I often get it wrong, but sometimes I get it right, and that makes it all worthwhile.
3.3 Truth in Securities Act
The Howey/Howie test is based on the Securities Act of 1933, following the stock market crash of 1929, and is often referred to as the "Truth in Securities Act." A ‘truth act’—sounds like something I might have concocted.
It introduces disclosure requirements for security issuance because, without such rules, “it became possible for men of character and honesty to become the innocent agents of spreading misinformation.” With this in mind, consider this scenario: if the US Congress were to approach the SEC with a prospectus called the Securities Act, proposing some crypto-like investment contract, the SEC might say no and request changes. Why? Because company law is managed at the state level, not nationally, which means the Securities Act doesn’t legislate ‘securities’ per se, but only public offerings of securities in interstate commerce. This matters because the SEC does not contend that tokens, in themselves, are securities; rather, the dispute arises over ‘whether transactions in which a particular token is implicated qualify as investment contracts.’ This nuance makes some of the Court’s arguments also a bit unclear.
“Whether a fact be true or false is not always easy to determine. It may be literally true but convey a different impression. It may be a half truth and misleading because it omits pertinent qualifications. It may also be ambiguous, false in one sense, true in another.”
John C. Doerfer, The Federal Securities Act of 1933 , 18 Marq. L. Rev. 147 (1934).
Indeed, it depends.
3.4 Open Questions and Practical Implementation Challenges
So, assume US markets stick with the model that declares cryptocurrencies are not securities, agreed? However, depending on certain circumstances that are not always within a provider's control, this situation could change, bringing the assets into scope. Perhaps some protocol provider launches a new advertising campaign, announcing something like:
"Drop date for SEC coins, your investment into a new ecosystem for investor protection."
And voilà, we have an unexpected gender reveal baby shower coming up. It's not easy at all for any bank involved in safekeeping crypto to implement a model that would suddenly change the ‘asset type.’
Coinbase, we learn, has "established a systematic analytical process for reviewing crypto assets, specifically to determine which could be deemed 'securities' under the SEC’s definition." What happens if a crypto startup comes along and says, "I think this sentence here on the website of the Bitcoin Foundation is relevant promotional activity, and I think it's therefore an investment contract"?
Does this now apply to everyone? I hope Coinbase has included this risk in their prospectus because the court ruling makes it clear that the SEC must enforce and having such a control process and getting it wrong is no defence. I’m not sure if that is entirely accurate, but assuming it is, this makes it a very unattractive position in a bank: being the head of 'my first mistake in this job will be my last in this job.'
I am a bit confused by some of the arguments made to conclude that these instruments fit comfortably within the existing framework.

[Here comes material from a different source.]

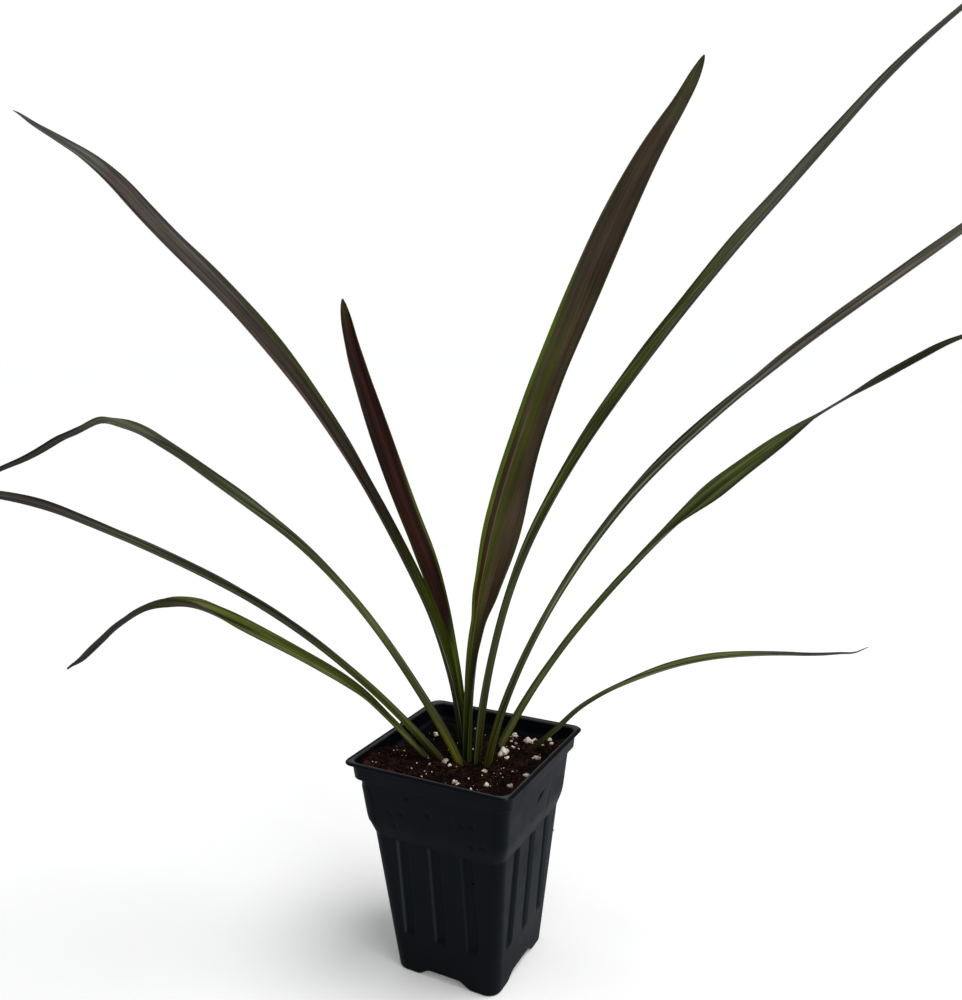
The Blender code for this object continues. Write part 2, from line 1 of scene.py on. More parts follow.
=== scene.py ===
"""Potted chocolate mint cordyline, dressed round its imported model.

The camera and the studio are in metres. All lengths after them are in millimetres, and put() and
MM turn them into metres.
"""
import math

import bpy
import numpy as np
from mathutils import Matrix, Vector


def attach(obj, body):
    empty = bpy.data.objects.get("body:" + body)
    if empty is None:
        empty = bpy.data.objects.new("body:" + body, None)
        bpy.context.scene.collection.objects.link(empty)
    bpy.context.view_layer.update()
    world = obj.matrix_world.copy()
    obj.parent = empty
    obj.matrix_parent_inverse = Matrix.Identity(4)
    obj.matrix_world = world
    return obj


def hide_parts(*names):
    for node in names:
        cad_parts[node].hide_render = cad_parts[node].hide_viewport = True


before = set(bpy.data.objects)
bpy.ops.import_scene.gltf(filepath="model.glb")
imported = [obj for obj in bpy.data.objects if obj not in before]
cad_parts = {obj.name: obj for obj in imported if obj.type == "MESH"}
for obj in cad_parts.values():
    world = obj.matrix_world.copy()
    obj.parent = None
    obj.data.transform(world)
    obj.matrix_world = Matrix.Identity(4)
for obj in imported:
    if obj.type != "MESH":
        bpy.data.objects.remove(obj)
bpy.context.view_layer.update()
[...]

Consider this: an issuer owes no contractual obligation to a buyer, and Coinbase argues that these transactions, therefore, are not securities. To be fair, that has been my expectation as well. But now comes the magic trick: the Howey test looks at substance over form, so the lack of a contractual relationship doesn’t matter because people who buy SOL, for instance, do it believing Solana is making savvy investments to enhance the protocol and thereby have a profit expectation. Whether they do anything or not makes not difference.

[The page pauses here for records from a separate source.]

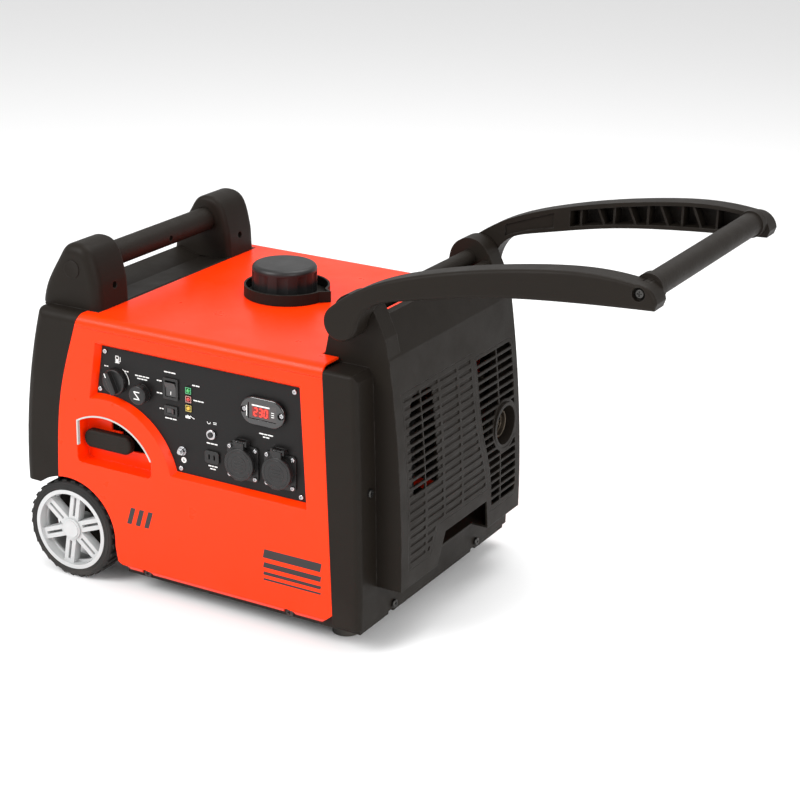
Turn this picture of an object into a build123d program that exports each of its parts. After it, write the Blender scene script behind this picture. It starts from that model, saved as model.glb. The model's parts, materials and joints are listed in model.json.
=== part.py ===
from build123d import *
import os
from math import cos, exp, radians, sin, sqrt

# Portable inverter generator in a plastic case, with two wheels and a folding tow handle.
#
# Millimetres. A piece is drawn with X = 0 at the wheels' axle, Y = 0 in the middle and Z = 0 on the
# floor; save() slides it along X, so that the origin is the middle of the whole footprint.
# The control panel faces -Y, the wheels are at the -X end, the grille and the tow handle at +X.

# Driving dimensions
WALL = 3.0
SEAM = 0.3
HALF_WIDTH = 223.0
CAP_END_X = -77.7
HANDLE_TIP_X = 876.0
CENTRE_X = (CAP_END_X + HANDLE_TIP_X) / 2
DECK_Z = 406.0
PART_LINE_Z = 389.0
LIP_Z = 34.3
BASE_Z = 28.7

WHEEL_R = 75.0
RIM_R = 60.8
WHEEL_WIDTH = 44.0
WHEEL_GAP = 1.0
ARCH_R = 82.0
AXLE_R = 7.5
RUNNING_FIT = 0.05

# Control panel and what is on it
PANEL_Y = -213.0
PANEL_T = 3.0
VALVE_XZ = (84.0, 317.0)
CHOKE_XZ = (129.0, 308.0)
ENGINE_SWITCH_XZ = (178.0, 323.5)
ECO_SWITCH_XZ = (178.0, 291.5)
LAMP_X = 207.0
LAMP_ZS = (326.5, 314.0, 301.0)
DISPLAY_XZ = (330.5, 321.0)
BREAKER_XZ = (244.5, 270.5)
DC_OUTLET_XZ = (245.5, 237.5)
EARTH_XZ = (195.0, 236.0)
SOCKET_XS = (296.0, 356.0)
SOCKET_Z = 241.0
SOCKET_HINGE_UP = 30.0
SOCKET_HINGE_Y = -220.0

# Starter: the window, the panel's cut-out and the case rim share one centre
STARTER_XZ = (67.0, 172.0)
WINDOW_R = 91.0
PANEL_ARC_R = 122.5
WINDOW_DEPTH = 26.0
ROPE_Z = 221.0
ROPE_R = 2.0
CRANK_Y = -30.0
SHAFT_R = 10.0
PULLEY_GROOVE_R = 54.0
CRANK_Z = ROPE_Z - ROPE_R - PULLEY_GROOVE_R

VALVE_REST_DEG = 115.0
ROCKER_TIP_DEG = 10.0
ROCKER_Y = PANEL_Y + 1.5
ROCKER_PIN_R = 1.2

# Fuel filler
FILLER_XY = (214.0, 19.0)
CAP_R = 47.0
COLLAR_R = 62.0

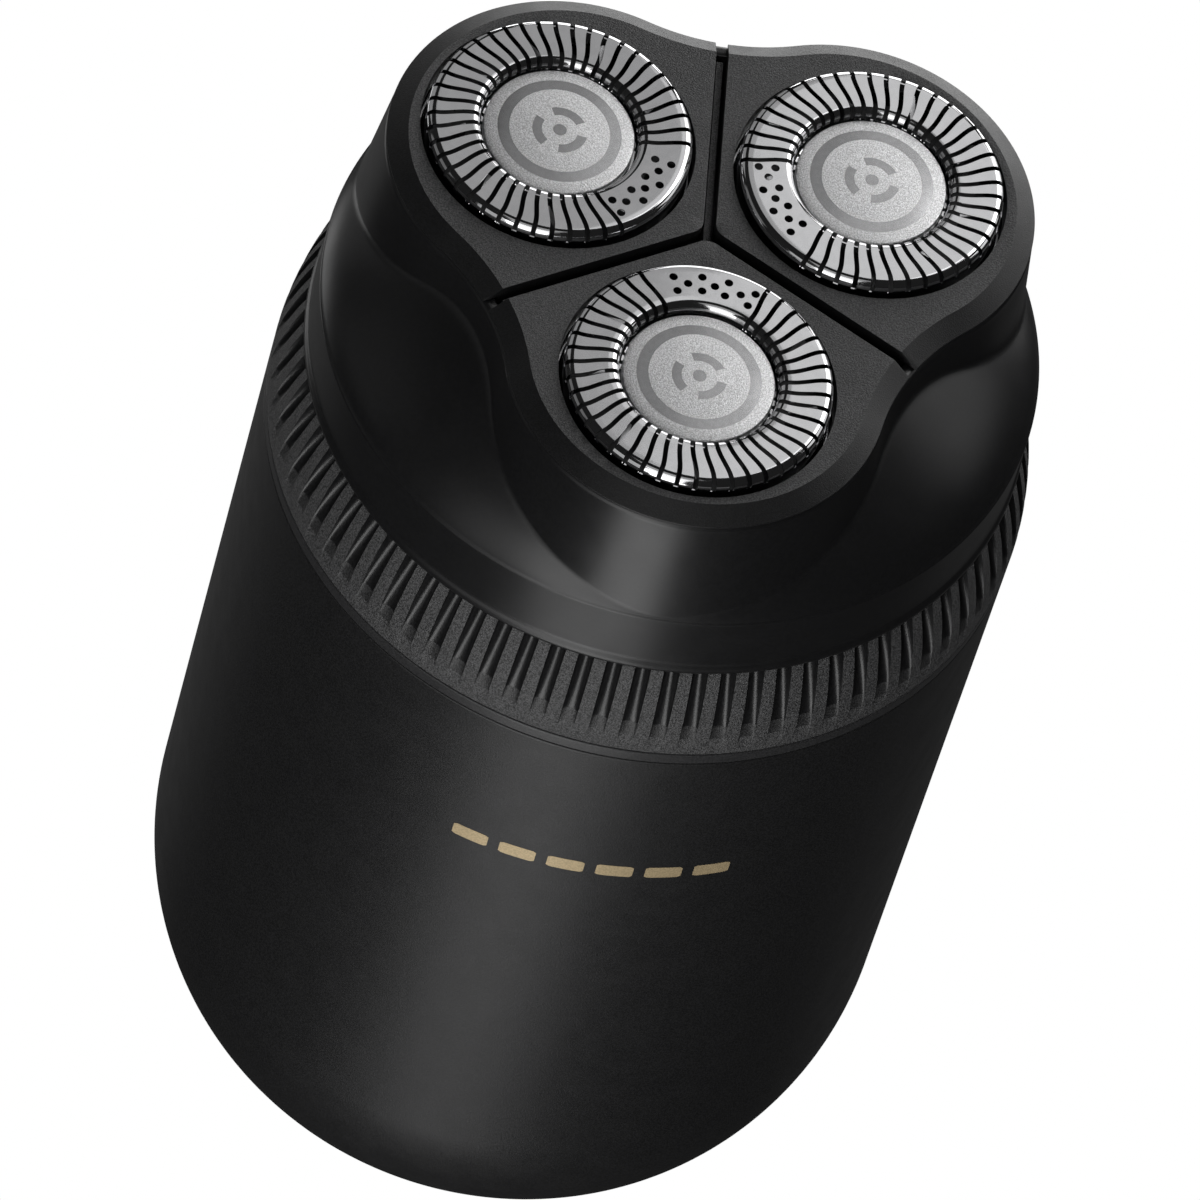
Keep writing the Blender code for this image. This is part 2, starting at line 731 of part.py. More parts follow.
def cutter(number, guard_axis):
    """A carrier with a hexagonal socket under it and a ring of slanted blades on it."""
    axis = axis_empty(f"axis_cutter_{number}", parent=guard_axis)

    def section(angle):
        socket = hexagon_radius(angle, SPINDLE_TIP_R + 0.35)
        points = [(0, -3.35), (socket, -3.35), (socket, -5.4), (3.6, -5.4), (3.6, -3.5)]
        return points + [(9.0, -3.5), (9.0, -2.7), (0, -2.7)]

    disc = place(f"cutter_{number}", loft(section, MIDDLE), steel(), axis)
    blades = []
    for blade in range(BLADES):
        fin = block((-1.15, -0.22, -3.0), (1.15, 0.22, -0.65))
        turn = Matrix.Rotation(math.radians(25), 4, "Z")
        bmesh.ops.transform(fin, matrix=turn, verts=fin.verts)
        turned_by = 360 * blade / BLADES
        blades.append(moved(moved(fin, (7.75, 0, 0)), (0, 0, 0), turned_by))
    boolean(disc, "UNION", helper(f"add_blades_{number}", group(blades), steel(), axis))


def build():
    clear_scene()
    handle = axis_empty("handle")
    body_shell(handle)
    trim_ring(handle)
    inner_frame(handle)
    battery_cell(handle)
    motor_can(handle)
    electronics(handle)
    body_seal(handle)
    gear_axles(handle)
    gear_cover(handle)
    cover_screws(handle)
    twist_ring()
    rotor()
    head = axis_empty("axis_head")
    shoulder_housing(head)
    retainer_frame(head)
    y_divider(head)
    for number, angle in enumerate(HEAD_ANGLES, 1):
        gear_axis = drive_gear(number, angle)
        spindle_spring(number, gear_axis)
        drive_spindle(number, gear_axis)
        petal(number, angle, head)
        guard_axis = guard(number, angle, head)
        cutter(number, guard_axis)


build()
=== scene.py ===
"""Looks of the compact three-head rotary shaver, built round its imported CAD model.

Lengths are in millimetres until a mesh is made, +Z is up and the handle stands on Z = 0. Head 1
lies towards -Y. Directions to the camera and the lights are an azimuth, 0 from the front and
growing towards +X, and an elevation.
"""

import json
import math

import bmesh
import bpy
from mathutils import Matrix, Vector


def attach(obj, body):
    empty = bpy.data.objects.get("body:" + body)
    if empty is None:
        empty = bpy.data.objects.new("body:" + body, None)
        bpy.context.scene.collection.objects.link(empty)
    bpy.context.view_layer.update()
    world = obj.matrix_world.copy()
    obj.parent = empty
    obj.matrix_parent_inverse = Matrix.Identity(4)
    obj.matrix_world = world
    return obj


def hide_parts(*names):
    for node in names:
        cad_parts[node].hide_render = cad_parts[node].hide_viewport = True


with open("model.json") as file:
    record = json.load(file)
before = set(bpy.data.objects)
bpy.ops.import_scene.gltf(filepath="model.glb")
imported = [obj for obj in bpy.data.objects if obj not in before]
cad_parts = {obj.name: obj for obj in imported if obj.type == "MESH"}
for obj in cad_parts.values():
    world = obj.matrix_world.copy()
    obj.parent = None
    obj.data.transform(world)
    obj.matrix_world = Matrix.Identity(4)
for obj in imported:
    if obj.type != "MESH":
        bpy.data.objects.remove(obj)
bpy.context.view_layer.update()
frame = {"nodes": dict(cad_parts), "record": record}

MM = 0.001
TAU = 2 * math.pi
SIXTY = math.radians(60)
HEADS = {1: -90.0, 2: 30.0, 3: 150.0}

# Handle, with the height of its round corner and the radius of the flat it stands on.
BODY_R = 27.98
BODY_BORE_R = 26.5
BODY_BORE_Z = 21.0
BODY_SIDE_Z = 60.0
BODY_TOP_Z = 72.68
BODY_FLOOR = (11.6, 1.8)
BASE_R = 12.6
CORNER_H = 20.0
CORNER_STEPS = 44
EDGE_R = 0.14
BAND_COLUMNS = 256

# Charging inlet in the back. Rims and sleeves are (widening, Y) pairs of its outline.
PORT_Z = 27.0
PORT_SIZE = (9.4, 3.7)
PORT_CUT_Y = (24.0, 30.0)
PORT_RIM = ((0.0, 27.25), (0.0, 27.65), (0.75, 28.4))
SLEEVE_SIZE = (8.9, 3.2)
SLEEVE = ((0.0, 20.6), (0.0, 26.95), (-0.1, 27.15), (-0.25, 27.15), (-0.35, 26.95), (-0.35, 21.2))
TONGUE_HALF = (3.3, 0.35)
TONGUE_R = 0.2
TONGUE_Y = (21.25, 26.3)
CONTACTS = 8
CONTACT_X = -2.45
CONTACT_PITCH = 0.7
CONTACT_HALF = 0.17
CONTACT_THICK = 0.04
CONTACT_RISES = (-0.38, 0.34)
CONTACT_Y = (22.5, 25.9)
TONGUE_BEVEL = 0.08

# Printed mark: bars set round the front of the handle, in degrees.
MARK_BARS = 6
MARK_Z = 58.5
MARK_R = (27.9, 27.995)
MARK_HEIGHT = 1.3
MARK_WIDTH = 5.6
MARK_PITCH = 7.42
MARK_START = -107.7
MARK_STEPS = 12
MARK_ROUND = 0.14

# Trim band and twist ring, whose radii are at its foot and its upper edge. The columns of a flute
# are counted from its middle: FLUTE_EDGE is its edge and FLUTE_SIDE is on the land beside it.
# Painted shade, a darker colour in place of the shadow in a flute, starts at each of SHADE_DEPTHS.
TRIM_Z = (72.76, 73.82)
TRIM_EASE = 0.1
RING_Z = (73.88, 82.1)
RING_R = (27.98, 26.36)
RING_BORE_R = 24.85
RING_CURVE_Z = 74.8
RING_CURVE = 1.7
RING_FOOT_R = 0.22
RING_FOOT_H = 0.4
RING_EASES = (0.15, 0.3)
RING_LIP = 0.1
FLUTES = 80
FLUTE_START_Z = 74.6
FLUTE_END_H = 0.9
FLUTE_HALF = 0.58
FLUTE_DEPTH = 1.05
FLUTE_GROWTH = 1.25
FLUTE_RISES = (0.003, 0.03, 0.09, 0.2, 0.35, 0.55, 0.8, 1.2, 1.7, 2.4)
FLUTE_STEPS = 9
FLUTE_EDGE = 5
FLUTE_SIDE = 6
SHADE_DEPTHS = (0.09, 0.23)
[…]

But how does this align to the definition of crypto cited by the Court at the beginning including this: "Each blockchain has its own ‘native token,’ i.e., a digital asset designed [..] to ensure the proper function of the blockchain’s protocol."
What this means is that someone might buy such assets not in the hope of profit from an increase in value; they might instead spend it and expect to lose 100% of it, perhaps to pay for gas fees needed to tokenize something. Now please show me such situation for any existing securities.
Or consider the discussion that buyers expect a return on investment "solely by the efforts of others," which is part of the Howey test. So you have SOL, and Solana has some fancy advertising promising the moon. In this case, you are ‘you' and Solana is ‘others,' and therefore another condition is met. But is that so?
'Others' does not mean just any other but implies the promoter or third-party managers. In a decentralized network, however, shouldn't we expect that higher participation in the network increases its value? Nobody needs a telephone if they are the only one who has one. Therefore, the effort that's needed is the effort of "other others" because Solana does not control the citrus grove or whatever the company assets were (which was what the Howey test was about). Some of these legal inferences feel a bit like comparing apples with oranges, and therefore the conclusions seem arbitrary. I suppose logic was never a major concern of the law.
Let me give you one more example where this problem is very obvious, I think.
Staking. If there is no chance of loss, you don't get federal protection for your investment and the SEC would lose it case. So, what constitutes such a risk with staking? We learn, "For example, once a customer’s crypto-assets are staked to the underlying blockchain protocol, those assets are at risk of being lost in the event the relevant blockchain is forced (or chooses) to shut down or cease operations." What? How? Okay.
In what way does this risk correlate to staking? None. You cannot avoid this risk by not staking. Actually, one could argue that not allocating assets to staking increases the risk because it would require less crypto to manipulate the consensus mechanism. The ruling discusses this a bit but then simply says, "Well, protocol shutdown risk is inherent to staking.” So? How is this an argument? If we are debating whether the sky is blue or yellow, and I say, "Snow is white, therefore I am right.” Would you say: “Oh yeah, that makes perfect sense!”
And how are the assets lost if THE blockchain is forced to shut down, let’s say all the nodes go offline—the assets are where they always were, in the records maintained by each node. And why is a penalty e.g. node downtime a loss when it could also be fair to consider smaller penalties simply the cost of operation?
But I can already hear the objection from the real lawyer: "No, you cannot say that." But you know what my response will be: "Pah, let's get a second opinion!"